REQUEST
Your task is to gather the lines below that hold the string "axes".

DATA ROWS
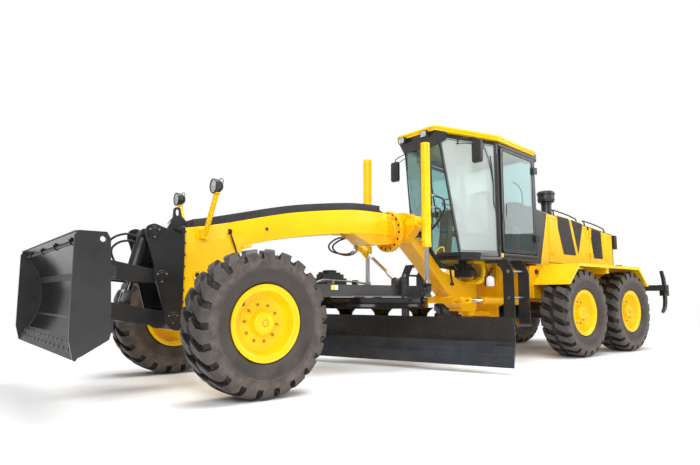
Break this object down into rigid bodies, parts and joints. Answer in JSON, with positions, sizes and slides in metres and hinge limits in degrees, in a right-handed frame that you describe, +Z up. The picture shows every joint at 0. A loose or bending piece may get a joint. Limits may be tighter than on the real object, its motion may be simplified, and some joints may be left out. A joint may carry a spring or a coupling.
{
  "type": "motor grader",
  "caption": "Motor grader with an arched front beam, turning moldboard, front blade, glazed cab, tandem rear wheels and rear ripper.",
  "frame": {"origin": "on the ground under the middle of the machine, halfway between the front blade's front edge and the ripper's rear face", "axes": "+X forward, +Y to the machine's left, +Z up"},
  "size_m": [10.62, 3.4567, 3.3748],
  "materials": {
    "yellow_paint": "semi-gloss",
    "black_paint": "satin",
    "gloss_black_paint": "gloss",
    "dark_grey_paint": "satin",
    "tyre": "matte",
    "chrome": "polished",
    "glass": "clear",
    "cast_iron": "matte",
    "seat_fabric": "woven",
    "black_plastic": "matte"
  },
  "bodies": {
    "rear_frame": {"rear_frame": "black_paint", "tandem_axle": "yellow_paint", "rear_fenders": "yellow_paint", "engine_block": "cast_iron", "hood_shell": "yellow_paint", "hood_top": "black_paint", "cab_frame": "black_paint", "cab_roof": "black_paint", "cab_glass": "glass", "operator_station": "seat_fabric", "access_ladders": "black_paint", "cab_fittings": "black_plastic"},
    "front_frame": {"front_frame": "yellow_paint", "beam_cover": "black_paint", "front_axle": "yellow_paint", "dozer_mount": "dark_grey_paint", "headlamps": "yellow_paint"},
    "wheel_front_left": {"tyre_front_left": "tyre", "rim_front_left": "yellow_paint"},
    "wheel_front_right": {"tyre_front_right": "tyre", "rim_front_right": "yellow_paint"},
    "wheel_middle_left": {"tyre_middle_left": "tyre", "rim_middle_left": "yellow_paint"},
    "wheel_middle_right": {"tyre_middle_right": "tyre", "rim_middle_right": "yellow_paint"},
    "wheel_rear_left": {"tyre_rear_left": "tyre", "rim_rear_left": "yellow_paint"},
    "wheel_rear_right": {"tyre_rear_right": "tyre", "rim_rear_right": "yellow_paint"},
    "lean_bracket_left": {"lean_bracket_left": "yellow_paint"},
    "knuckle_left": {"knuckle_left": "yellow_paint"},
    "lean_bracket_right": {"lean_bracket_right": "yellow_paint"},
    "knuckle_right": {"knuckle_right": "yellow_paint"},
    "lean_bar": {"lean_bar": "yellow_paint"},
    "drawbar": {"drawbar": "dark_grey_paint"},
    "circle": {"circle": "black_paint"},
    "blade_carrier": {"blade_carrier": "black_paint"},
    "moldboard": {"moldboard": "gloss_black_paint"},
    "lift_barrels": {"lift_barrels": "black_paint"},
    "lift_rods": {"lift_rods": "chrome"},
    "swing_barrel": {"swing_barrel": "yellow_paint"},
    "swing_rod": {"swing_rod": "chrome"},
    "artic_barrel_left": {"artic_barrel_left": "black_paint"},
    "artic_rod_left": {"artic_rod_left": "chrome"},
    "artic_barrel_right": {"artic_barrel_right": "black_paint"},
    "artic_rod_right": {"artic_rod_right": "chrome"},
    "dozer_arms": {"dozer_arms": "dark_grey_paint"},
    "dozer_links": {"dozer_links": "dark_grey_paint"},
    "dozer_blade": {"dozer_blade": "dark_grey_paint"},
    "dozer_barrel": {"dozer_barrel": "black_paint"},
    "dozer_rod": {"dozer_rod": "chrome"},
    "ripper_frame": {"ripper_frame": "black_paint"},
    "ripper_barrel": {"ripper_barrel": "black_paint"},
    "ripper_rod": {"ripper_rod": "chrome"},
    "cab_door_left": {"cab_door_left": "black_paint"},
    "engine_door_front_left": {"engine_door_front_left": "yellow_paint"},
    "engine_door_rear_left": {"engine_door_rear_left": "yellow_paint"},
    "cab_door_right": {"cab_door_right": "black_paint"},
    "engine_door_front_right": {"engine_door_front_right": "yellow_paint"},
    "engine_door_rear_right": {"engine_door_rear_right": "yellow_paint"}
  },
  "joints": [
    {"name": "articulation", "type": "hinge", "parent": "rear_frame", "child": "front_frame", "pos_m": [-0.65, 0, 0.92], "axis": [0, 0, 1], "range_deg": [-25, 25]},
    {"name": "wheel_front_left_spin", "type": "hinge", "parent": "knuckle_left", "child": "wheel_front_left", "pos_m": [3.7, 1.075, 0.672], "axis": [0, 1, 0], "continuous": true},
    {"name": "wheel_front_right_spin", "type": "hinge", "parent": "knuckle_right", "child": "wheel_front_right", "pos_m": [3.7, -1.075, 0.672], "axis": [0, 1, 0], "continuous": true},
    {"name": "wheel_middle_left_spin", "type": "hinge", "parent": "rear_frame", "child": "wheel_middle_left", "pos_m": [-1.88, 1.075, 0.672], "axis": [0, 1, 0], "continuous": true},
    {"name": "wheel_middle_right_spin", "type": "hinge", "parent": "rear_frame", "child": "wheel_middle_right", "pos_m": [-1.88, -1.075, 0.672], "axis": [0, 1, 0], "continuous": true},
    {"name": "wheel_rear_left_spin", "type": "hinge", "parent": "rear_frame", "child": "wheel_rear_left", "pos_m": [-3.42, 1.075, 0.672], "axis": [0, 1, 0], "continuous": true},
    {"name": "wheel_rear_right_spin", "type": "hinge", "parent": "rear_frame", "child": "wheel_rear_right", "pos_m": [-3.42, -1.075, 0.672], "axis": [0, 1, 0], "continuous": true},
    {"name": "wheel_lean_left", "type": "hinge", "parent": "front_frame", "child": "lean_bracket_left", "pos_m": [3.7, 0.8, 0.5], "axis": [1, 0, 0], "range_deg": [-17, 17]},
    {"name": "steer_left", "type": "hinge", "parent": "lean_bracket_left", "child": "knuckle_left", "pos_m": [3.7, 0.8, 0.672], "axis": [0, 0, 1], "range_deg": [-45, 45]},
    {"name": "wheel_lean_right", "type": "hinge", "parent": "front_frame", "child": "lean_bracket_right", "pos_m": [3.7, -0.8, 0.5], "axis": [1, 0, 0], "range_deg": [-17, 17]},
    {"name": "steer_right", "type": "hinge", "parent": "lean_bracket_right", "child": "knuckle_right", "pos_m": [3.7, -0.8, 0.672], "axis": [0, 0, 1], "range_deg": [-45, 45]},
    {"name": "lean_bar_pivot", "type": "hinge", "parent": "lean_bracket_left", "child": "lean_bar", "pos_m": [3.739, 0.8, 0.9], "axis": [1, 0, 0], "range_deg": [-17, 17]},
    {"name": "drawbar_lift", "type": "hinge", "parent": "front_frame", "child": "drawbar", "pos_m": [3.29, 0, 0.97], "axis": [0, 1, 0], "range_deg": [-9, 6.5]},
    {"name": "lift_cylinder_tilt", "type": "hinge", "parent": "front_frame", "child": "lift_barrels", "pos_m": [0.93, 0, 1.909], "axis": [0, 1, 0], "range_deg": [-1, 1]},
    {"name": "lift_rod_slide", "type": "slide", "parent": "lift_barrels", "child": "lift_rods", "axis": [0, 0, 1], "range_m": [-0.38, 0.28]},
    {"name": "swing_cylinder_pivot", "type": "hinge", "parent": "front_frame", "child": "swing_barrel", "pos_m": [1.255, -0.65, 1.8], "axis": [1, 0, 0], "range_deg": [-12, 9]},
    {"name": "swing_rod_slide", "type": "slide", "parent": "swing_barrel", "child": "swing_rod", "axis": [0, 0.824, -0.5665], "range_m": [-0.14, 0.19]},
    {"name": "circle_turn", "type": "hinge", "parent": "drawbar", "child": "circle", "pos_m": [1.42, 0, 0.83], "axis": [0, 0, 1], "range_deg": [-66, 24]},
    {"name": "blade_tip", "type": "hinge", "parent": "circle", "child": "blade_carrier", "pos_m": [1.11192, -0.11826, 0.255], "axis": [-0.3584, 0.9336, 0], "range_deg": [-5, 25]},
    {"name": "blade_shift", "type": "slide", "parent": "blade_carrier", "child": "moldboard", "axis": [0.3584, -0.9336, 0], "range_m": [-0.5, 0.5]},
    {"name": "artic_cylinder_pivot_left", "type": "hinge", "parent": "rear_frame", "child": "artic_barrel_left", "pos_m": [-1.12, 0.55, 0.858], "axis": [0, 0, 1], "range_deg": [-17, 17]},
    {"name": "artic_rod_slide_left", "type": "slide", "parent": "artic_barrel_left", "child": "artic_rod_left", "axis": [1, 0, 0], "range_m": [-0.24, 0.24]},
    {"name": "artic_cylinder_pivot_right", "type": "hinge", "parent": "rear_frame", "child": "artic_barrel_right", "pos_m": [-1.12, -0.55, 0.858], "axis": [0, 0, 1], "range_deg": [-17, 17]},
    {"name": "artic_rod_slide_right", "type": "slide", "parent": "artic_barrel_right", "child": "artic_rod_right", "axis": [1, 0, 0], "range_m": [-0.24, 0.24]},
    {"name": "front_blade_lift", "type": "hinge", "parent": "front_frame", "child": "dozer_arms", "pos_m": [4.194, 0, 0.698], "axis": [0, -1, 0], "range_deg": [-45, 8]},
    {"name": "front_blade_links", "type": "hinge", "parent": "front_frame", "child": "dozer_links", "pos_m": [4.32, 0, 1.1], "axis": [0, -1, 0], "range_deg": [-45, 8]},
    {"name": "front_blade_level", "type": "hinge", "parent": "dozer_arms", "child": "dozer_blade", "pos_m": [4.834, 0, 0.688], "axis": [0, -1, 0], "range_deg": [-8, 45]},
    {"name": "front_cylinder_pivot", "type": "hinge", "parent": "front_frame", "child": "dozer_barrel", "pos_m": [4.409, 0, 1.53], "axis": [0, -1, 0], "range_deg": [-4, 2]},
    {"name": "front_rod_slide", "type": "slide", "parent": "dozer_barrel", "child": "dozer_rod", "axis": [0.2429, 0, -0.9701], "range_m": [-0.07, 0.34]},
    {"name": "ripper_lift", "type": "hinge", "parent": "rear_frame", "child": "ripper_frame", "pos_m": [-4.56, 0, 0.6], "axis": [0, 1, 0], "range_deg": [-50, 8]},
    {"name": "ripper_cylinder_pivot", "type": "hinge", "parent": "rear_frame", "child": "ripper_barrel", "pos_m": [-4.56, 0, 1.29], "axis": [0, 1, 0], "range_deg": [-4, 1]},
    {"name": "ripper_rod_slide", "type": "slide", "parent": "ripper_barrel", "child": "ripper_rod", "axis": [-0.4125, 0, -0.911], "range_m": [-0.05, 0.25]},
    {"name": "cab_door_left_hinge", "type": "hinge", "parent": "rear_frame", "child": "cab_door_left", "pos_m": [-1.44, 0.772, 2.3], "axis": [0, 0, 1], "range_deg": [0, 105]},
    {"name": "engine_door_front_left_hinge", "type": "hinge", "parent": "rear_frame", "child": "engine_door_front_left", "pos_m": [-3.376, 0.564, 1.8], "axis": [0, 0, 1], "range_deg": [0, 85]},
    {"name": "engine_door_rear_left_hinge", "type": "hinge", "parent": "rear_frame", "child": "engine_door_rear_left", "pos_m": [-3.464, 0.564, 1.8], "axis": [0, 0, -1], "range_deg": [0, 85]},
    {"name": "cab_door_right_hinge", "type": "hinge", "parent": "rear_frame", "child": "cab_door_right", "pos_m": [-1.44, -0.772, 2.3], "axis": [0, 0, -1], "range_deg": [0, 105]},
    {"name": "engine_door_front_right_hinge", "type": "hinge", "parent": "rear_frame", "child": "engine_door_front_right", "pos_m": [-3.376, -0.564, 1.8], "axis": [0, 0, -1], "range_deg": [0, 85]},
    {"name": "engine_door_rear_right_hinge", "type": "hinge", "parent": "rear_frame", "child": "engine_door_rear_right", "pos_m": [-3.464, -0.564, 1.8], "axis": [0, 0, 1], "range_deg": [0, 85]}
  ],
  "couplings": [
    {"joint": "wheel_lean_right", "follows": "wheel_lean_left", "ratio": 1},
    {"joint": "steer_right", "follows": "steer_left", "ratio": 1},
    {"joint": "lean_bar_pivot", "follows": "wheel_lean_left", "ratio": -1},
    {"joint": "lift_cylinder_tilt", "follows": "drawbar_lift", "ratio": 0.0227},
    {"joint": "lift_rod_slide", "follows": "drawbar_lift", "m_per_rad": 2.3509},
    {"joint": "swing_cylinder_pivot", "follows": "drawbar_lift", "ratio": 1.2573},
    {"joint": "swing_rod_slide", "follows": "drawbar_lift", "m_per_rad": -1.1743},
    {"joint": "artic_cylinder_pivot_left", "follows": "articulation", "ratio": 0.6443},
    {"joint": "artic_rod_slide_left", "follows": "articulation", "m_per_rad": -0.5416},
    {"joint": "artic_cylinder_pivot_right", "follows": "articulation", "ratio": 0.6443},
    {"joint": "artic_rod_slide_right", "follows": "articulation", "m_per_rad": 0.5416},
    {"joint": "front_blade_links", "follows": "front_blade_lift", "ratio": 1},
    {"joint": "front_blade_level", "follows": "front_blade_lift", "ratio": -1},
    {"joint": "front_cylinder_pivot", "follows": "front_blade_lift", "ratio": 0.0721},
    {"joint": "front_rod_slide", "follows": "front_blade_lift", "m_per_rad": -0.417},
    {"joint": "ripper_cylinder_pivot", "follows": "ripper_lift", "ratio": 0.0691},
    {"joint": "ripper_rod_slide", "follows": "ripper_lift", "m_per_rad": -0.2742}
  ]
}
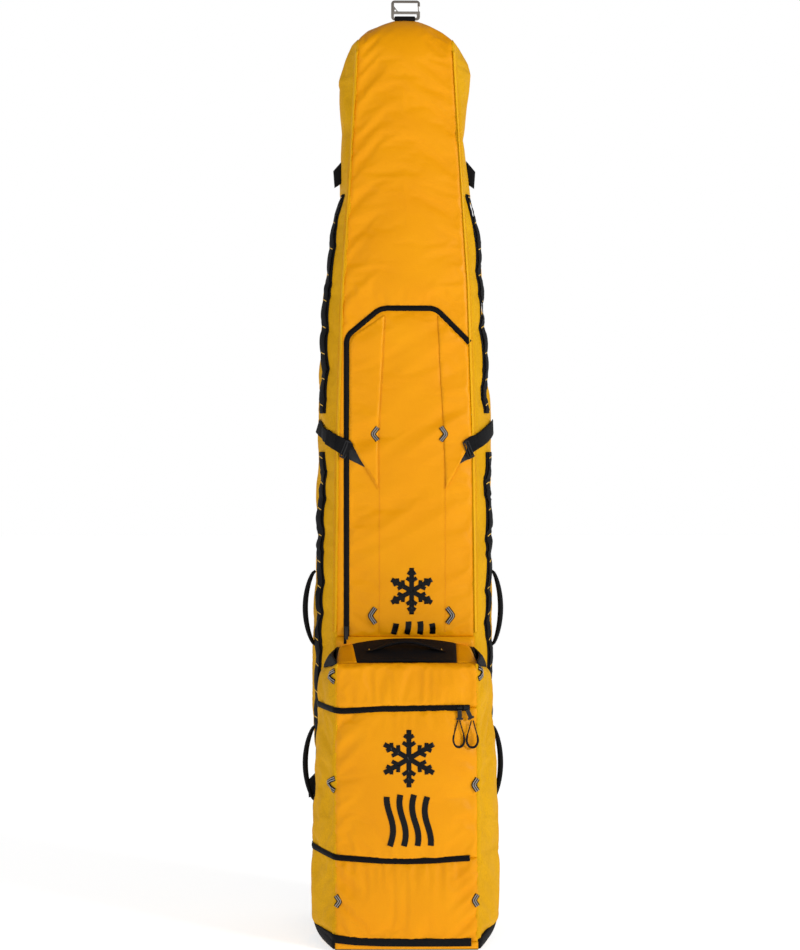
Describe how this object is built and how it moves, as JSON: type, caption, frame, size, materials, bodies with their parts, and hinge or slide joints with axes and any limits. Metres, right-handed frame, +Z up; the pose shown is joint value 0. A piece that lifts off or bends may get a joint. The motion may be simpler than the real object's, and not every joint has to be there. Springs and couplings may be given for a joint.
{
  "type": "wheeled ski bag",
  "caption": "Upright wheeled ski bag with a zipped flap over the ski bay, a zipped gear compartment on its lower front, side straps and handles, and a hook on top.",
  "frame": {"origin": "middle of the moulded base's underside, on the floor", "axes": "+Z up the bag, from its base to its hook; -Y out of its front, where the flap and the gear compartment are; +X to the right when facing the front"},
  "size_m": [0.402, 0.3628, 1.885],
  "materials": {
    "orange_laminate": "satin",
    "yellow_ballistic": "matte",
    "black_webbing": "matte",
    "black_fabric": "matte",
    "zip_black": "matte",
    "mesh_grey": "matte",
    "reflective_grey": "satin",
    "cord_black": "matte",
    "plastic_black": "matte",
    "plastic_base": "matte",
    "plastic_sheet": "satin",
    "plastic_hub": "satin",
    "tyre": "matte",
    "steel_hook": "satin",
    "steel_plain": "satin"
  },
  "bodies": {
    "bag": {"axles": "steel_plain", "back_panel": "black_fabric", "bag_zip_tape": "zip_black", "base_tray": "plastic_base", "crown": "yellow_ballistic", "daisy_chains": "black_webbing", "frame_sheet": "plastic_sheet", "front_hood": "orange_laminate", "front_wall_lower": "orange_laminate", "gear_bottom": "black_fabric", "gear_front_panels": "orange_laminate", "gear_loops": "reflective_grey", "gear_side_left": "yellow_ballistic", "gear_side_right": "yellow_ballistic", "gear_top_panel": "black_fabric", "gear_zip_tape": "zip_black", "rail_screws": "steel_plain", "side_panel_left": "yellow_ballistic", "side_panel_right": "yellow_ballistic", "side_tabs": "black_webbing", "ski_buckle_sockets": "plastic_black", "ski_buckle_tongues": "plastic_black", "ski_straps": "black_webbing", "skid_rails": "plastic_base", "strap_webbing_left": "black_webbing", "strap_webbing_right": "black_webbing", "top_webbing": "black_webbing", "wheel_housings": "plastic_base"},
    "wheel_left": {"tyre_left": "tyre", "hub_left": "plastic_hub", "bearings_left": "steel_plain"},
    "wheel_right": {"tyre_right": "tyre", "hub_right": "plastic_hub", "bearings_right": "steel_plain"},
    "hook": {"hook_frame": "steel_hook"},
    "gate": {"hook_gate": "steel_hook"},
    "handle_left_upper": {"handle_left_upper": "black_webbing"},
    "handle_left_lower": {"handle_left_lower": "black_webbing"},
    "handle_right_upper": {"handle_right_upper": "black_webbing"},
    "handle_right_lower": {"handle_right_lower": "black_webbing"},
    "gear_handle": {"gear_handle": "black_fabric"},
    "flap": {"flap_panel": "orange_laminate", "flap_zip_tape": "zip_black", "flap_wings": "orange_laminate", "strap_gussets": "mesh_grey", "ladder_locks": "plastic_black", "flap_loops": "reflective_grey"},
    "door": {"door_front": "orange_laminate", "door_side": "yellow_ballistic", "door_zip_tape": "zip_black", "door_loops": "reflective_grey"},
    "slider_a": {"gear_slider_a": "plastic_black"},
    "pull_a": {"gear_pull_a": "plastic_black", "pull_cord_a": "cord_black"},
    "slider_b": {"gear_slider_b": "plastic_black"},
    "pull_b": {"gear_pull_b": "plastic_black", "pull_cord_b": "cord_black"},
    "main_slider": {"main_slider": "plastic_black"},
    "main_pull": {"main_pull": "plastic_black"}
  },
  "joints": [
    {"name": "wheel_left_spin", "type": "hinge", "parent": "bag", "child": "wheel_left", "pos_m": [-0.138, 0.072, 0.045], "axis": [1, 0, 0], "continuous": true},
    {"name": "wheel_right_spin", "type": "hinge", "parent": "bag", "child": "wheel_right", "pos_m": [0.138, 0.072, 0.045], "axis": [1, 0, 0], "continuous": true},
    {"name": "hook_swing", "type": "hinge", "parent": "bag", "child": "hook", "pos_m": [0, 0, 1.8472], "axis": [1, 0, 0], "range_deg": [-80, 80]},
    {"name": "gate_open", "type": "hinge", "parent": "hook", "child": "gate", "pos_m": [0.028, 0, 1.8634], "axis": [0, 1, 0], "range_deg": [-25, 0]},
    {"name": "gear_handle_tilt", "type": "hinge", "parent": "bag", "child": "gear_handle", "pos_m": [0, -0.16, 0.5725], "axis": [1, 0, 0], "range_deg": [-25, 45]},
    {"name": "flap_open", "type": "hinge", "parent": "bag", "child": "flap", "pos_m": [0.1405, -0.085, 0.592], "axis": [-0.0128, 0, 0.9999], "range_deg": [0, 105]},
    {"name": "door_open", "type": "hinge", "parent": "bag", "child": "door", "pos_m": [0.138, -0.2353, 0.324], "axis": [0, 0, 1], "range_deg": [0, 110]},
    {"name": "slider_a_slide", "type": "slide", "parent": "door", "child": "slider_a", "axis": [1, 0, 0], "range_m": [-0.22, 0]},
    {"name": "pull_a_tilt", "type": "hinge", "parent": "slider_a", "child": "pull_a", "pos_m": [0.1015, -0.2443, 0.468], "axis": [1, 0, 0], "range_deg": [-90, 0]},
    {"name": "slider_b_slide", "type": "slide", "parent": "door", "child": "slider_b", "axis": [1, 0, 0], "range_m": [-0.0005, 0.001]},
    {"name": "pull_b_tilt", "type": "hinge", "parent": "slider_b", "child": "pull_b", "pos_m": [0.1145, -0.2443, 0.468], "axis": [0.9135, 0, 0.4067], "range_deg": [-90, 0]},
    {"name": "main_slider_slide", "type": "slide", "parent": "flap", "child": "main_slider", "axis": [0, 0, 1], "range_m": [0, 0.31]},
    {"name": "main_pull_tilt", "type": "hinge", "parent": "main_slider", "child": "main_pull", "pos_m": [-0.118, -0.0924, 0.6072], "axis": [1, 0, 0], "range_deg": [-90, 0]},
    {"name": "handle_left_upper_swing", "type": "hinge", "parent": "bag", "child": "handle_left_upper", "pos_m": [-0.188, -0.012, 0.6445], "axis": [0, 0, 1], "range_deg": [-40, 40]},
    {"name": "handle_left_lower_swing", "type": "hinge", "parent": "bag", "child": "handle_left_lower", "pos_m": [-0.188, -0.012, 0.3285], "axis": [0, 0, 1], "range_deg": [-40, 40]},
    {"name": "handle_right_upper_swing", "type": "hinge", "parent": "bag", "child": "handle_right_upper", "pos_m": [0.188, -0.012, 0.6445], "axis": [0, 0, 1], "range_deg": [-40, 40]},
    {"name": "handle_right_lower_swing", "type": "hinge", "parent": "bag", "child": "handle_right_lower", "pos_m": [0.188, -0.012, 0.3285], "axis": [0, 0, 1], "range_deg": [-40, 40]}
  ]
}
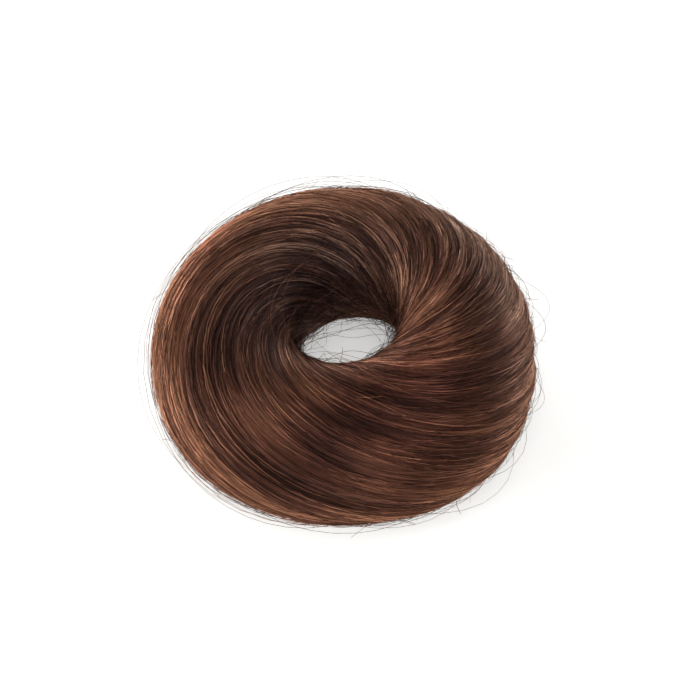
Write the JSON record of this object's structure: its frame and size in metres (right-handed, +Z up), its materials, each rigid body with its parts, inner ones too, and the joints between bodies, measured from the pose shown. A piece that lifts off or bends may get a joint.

FINISHED TASK
  "frame": {"origin": "on the ground under the middle of the machine, halfway between the front blade's front edge and the ripper's rear face", "axes": "+X forward, +Y to the machine's left, +Z up"},
Describe how this object is built and how it moves, as JSON: type, caption, frame, size, materials, bodies with their parts, and hinge or slide joints with axes and any limits. Metres, right-handed frame, +Z up; the pose shown is joint value 0. A piece that lifts off or bends may get a joint. The motion may be simpler than the real object's, and not every joint has to be there. Springs and couplings may be given for a joint.
  "frame": {"origin": "middle of the moulded base's underside, on the floor", "axes": "+Z up the bag, from its base to its hook; -Y out of its front, where the flap and the gear compartment are; +X to the right when facing the front"},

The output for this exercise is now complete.